*Exercise task*: For the material that follows, return exactly the lines from the one with "# Retaining ring, pushed" through the one with "low, high = Vector((1e9,)", both ends included.
★ ★ ★ ★
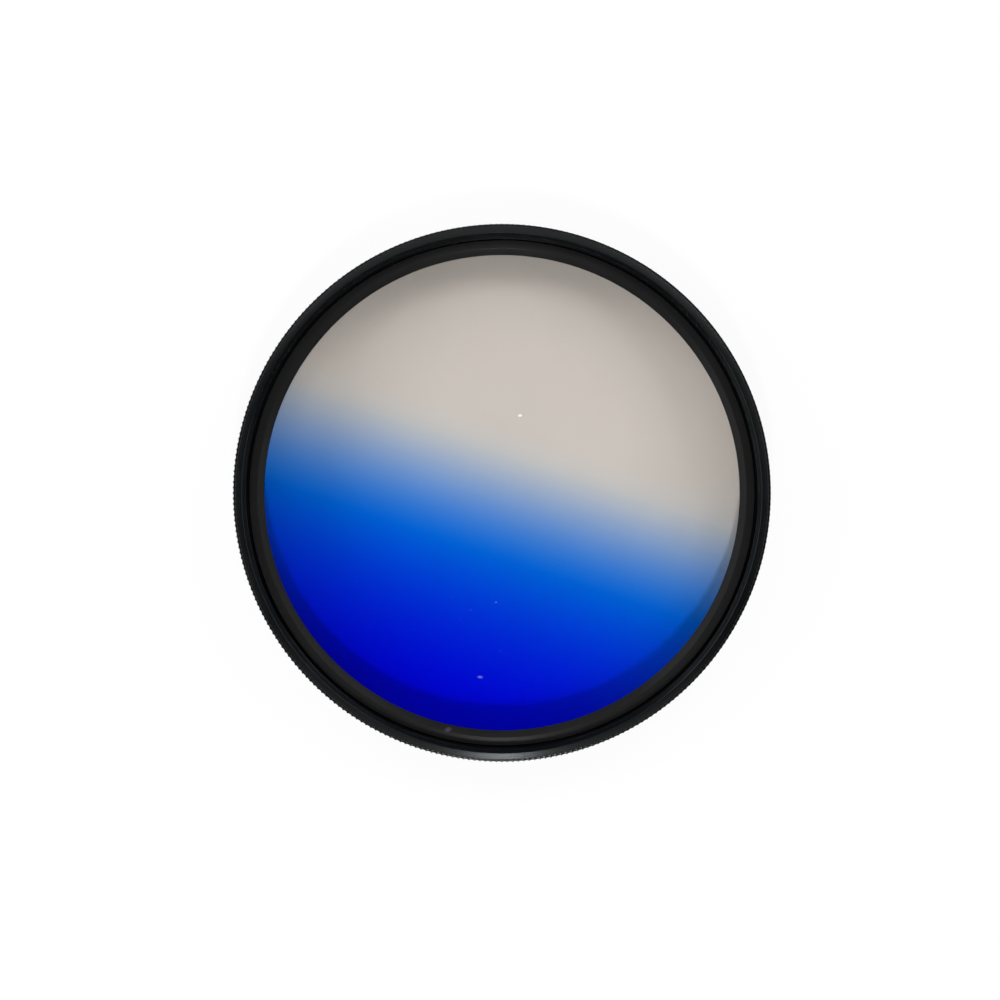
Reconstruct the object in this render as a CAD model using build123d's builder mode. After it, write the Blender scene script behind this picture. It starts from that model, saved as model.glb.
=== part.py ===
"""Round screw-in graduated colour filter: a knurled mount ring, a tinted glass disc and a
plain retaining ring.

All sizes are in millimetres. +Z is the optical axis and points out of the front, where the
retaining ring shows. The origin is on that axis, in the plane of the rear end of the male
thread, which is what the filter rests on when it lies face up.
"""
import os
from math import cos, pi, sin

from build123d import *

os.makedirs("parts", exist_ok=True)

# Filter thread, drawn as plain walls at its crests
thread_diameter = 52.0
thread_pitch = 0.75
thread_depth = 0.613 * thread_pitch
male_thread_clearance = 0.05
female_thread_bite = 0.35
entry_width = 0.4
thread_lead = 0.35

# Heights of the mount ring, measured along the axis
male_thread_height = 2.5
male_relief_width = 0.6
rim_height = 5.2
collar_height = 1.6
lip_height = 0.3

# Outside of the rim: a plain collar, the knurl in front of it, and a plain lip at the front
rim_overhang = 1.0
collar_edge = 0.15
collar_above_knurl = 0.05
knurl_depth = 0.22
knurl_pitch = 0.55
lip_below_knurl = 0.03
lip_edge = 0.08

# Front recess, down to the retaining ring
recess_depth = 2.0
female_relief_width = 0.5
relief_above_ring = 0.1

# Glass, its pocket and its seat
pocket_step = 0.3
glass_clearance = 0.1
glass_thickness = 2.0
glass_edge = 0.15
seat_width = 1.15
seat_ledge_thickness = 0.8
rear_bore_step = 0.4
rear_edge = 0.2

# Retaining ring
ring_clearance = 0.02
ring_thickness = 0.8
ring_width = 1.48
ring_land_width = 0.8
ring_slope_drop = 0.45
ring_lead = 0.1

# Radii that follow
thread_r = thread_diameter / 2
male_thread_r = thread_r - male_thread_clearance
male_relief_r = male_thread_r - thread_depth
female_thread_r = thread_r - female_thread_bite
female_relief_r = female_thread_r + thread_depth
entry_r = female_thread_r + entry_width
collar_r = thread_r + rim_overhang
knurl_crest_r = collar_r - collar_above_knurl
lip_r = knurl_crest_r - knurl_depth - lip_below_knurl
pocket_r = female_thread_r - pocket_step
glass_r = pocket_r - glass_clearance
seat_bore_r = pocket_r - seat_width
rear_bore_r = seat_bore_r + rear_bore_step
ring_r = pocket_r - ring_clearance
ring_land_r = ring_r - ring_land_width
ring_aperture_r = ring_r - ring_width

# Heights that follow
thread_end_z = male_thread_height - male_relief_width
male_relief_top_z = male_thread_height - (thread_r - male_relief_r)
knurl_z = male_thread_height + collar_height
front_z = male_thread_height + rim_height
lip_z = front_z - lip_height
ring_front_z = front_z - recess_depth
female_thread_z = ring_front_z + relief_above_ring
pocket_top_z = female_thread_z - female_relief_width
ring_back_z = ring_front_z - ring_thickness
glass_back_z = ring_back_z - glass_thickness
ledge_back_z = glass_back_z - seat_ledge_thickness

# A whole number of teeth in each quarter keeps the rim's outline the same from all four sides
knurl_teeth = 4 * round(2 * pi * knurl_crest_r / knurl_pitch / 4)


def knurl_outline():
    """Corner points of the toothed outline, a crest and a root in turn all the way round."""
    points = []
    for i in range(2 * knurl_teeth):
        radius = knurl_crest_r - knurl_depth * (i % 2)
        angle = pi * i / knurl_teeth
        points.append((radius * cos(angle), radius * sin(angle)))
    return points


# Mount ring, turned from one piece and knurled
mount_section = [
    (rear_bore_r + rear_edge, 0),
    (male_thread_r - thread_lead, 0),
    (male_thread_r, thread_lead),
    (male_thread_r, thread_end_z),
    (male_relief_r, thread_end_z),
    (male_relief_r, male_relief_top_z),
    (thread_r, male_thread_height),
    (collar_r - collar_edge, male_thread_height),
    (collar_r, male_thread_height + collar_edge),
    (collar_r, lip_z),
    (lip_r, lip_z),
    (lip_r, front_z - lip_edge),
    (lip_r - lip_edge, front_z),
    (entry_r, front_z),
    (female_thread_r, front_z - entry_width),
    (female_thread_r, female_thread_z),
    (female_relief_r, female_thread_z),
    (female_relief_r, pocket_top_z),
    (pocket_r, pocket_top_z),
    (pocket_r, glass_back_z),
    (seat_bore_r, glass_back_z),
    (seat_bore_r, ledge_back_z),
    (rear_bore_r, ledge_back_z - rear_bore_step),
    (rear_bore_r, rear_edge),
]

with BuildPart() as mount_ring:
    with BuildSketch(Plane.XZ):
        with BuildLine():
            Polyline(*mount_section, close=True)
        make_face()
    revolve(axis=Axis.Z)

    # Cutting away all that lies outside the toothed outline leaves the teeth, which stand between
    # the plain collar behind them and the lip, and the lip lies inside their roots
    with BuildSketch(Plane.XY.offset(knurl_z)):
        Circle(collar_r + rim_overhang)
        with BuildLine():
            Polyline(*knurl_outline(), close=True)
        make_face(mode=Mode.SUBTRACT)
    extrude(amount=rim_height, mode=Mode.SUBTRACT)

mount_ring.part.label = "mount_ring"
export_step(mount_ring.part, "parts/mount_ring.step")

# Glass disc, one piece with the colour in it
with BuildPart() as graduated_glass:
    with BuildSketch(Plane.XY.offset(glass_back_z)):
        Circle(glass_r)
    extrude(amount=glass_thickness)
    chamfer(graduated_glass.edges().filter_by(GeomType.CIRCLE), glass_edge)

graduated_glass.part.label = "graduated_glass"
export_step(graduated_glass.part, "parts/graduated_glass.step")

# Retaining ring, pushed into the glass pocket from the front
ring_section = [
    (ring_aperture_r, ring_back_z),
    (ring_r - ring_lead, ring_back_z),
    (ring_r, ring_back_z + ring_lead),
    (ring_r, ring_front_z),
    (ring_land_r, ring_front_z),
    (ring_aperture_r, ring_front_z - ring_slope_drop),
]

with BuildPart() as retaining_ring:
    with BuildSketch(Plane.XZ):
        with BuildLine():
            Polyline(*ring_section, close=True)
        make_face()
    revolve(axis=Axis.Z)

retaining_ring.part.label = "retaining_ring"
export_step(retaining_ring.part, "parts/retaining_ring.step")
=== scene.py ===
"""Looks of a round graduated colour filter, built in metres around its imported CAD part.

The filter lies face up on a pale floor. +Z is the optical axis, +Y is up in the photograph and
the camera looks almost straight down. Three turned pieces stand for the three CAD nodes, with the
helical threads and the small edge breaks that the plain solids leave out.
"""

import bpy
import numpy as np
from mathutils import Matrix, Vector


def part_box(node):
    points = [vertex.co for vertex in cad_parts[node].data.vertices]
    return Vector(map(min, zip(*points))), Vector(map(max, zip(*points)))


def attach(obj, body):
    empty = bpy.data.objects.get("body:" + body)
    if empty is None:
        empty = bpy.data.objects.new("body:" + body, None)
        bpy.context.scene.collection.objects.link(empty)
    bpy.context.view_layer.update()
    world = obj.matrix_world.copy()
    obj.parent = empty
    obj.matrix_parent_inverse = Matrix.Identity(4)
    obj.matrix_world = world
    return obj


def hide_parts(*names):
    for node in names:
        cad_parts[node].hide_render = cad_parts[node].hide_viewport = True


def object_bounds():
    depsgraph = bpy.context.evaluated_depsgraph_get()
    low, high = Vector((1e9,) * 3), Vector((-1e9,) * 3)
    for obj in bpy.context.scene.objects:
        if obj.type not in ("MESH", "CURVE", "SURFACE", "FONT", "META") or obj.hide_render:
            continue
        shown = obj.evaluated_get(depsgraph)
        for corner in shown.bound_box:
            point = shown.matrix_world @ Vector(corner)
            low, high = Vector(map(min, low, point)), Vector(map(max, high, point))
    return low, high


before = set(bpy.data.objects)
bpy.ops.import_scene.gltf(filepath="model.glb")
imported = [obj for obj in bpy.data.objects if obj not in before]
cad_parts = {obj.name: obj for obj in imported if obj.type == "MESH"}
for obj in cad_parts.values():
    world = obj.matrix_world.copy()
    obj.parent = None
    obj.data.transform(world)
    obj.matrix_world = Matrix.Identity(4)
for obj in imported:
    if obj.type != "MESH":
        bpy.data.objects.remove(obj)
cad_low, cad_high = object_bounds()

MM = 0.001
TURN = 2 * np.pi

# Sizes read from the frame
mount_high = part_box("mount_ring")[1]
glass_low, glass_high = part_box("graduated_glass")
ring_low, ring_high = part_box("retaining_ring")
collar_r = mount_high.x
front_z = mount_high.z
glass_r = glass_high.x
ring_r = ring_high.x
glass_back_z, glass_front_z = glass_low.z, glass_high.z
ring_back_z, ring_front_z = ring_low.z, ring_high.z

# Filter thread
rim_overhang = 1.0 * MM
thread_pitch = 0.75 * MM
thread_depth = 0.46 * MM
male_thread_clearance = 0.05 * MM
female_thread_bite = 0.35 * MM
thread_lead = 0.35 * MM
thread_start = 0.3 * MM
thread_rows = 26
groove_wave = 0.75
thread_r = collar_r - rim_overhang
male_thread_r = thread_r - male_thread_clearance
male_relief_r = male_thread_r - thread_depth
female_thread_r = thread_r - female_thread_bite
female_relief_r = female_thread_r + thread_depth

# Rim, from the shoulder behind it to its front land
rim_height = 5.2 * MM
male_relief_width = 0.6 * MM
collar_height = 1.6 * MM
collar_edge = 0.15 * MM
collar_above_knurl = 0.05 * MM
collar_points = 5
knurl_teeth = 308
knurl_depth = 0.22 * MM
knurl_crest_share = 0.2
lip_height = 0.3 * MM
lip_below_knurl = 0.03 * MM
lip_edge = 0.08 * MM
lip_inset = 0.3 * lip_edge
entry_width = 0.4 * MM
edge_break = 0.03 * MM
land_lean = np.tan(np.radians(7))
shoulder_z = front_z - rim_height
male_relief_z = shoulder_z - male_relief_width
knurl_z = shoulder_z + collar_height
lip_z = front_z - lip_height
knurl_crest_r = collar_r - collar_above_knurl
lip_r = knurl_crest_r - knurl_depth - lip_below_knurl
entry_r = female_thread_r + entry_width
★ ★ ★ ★
*Solution*:
# Retaining ring, pushed into the glass pocket from the front
ring_section = [
    (ring_aperture_r, ring_back_z),
    (ring_r - ring_lead, ring_back_z),
    (ring_r, ring_back_z + ring_lead),
    (ring_r, ring_front_z),
    (ring_land_r, ring_front_z),
    (ring_aperture_r, ring_front_z - ring_slope_drop),
]

with BuildPart() as retaining_ring:
    with BuildSketch(Plane.XZ):
        with BuildLine():
            Polyline(*ring_section, close=True)
        make_face()
    revolve(axis=Axis.Z)

retaining_ring.part.label = "retaining_ring"
export_step(retaining_ring.part, "parts/retaining_ring.step")
=== scene.py ===
"""Looks of a round graduated colour filter, built in metres around its imported CAD part.

The filter lies face up on a pale floor. +Z is the optical axis, +Y is up in the photograph and
the camera looks almost straight down. Three turned pieces stand for the three CAD nodes, with the
helical threads and the small edge breaks that the plain solids leave out.
"""

import bpy
import numpy as np
from mathutils import Matrix, Vector


def part_box(node):
    points = [vertex.co for vertex in cad_parts[node].data.vertices]
    return Vector(map(min, zip(*points))), Vector(map(max, zip(*points)))


def attach(obj, body):
    empty = bpy.data.objects.get("body:" + body)
    if empty is None:
        empty = bpy.data.objects.new("body:" + body, None)
        bpy.context.scene.collection.objects.link(empty)
    bpy.context.view_layer.update()
    world = obj.matrix_world.copy()
    obj.parent = empty
    obj.matrix_parent_inverse = Matrix.Identity(4)
    obj.matrix_world = world
    return obj


def hide_parts(*names):
    for node in names:
        cad_parts[node].hide_render = cad_parts[node].hide_viewport = True


def object_bounds():
    depsgraph = bpy.context.evaluated_depsgraph_get()
    low, high = Vector((1e9,) * 3), Vector((-1e9,) * 3)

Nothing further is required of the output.